Being the winter’s solstice, it seems a propitious day to offer up my “good-enough” parenting book, Privilege of Parenting, and to unveil my new blog home with much thanks to Sarah Fite (and for the book cover design as well).

One of my favorite psychologists, D.W. Winnicott, coined the term “good-enough mother,” intuitively arguing against the possibility, or efficacy, of perfection in parenting—assuring us that “good-enough” will help kids grow and thrive just fine.  This is probably true for all of life, the value of the middle path—trying our best for excellence, but not perfection.

While I wish I could offer up a better book, a magical book that could mean all things to all people and magically transform parenting into song and dance and sugar the way Mary Poppins rolls, I hope my book shall suffice to serve as a “hello” to anyone who sincerely wants to talk about parenting and work together for the good of all our collective children.

I also wish the book were shorter, but I simply couldn’t find the time to make it any more concise.

So, in a spirit of love and gratitude, I wish all who come across these words good cheer, encouragement through dark nights of the soul and fellowship in neurosis—in the service of all our kids.  If it takes a village, let’s be the village people.

Namaste, BD


December 14, 2011

“No!” My mom shouted at the cat, which promptly ran into the house through the open door.

It was a fraught morning, the moving guys ready to roll, the house empty after 50 years of life there.

It was not our cat; grey and white; lovely, really.  We had never had a cat.

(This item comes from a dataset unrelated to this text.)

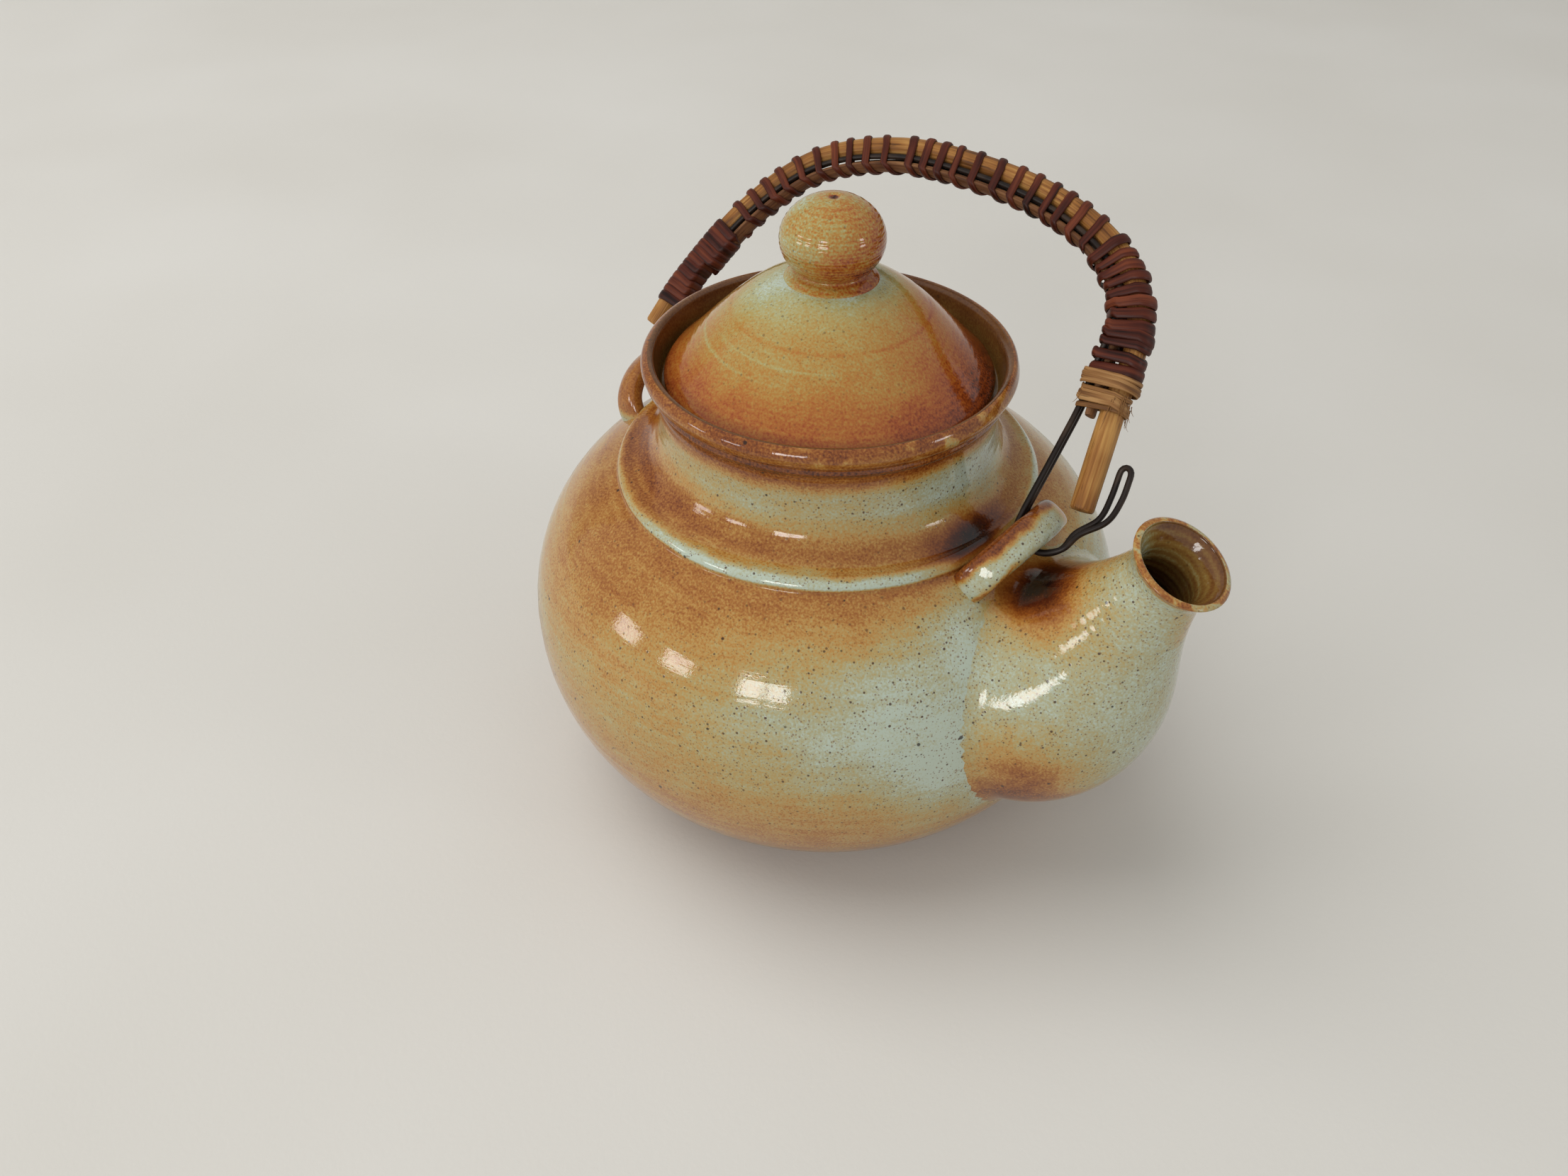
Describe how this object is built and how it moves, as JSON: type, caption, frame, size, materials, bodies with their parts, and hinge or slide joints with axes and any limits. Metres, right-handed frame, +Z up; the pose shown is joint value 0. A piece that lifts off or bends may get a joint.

My brother and I had spent the day before and late into the night boxing up and tossing out, giving away and sorting out.  The last box we’d found contained the last of my old papers.  I hadn’t lived in this house since 1978.  Circa 1975, apparently, I was writing short fiction about suicide.  Nice.  That short story was right next to my summer camp photo book and a picture book about Dachau.  Nice.  Late at night, on the last night of anything, things can get a little wonky.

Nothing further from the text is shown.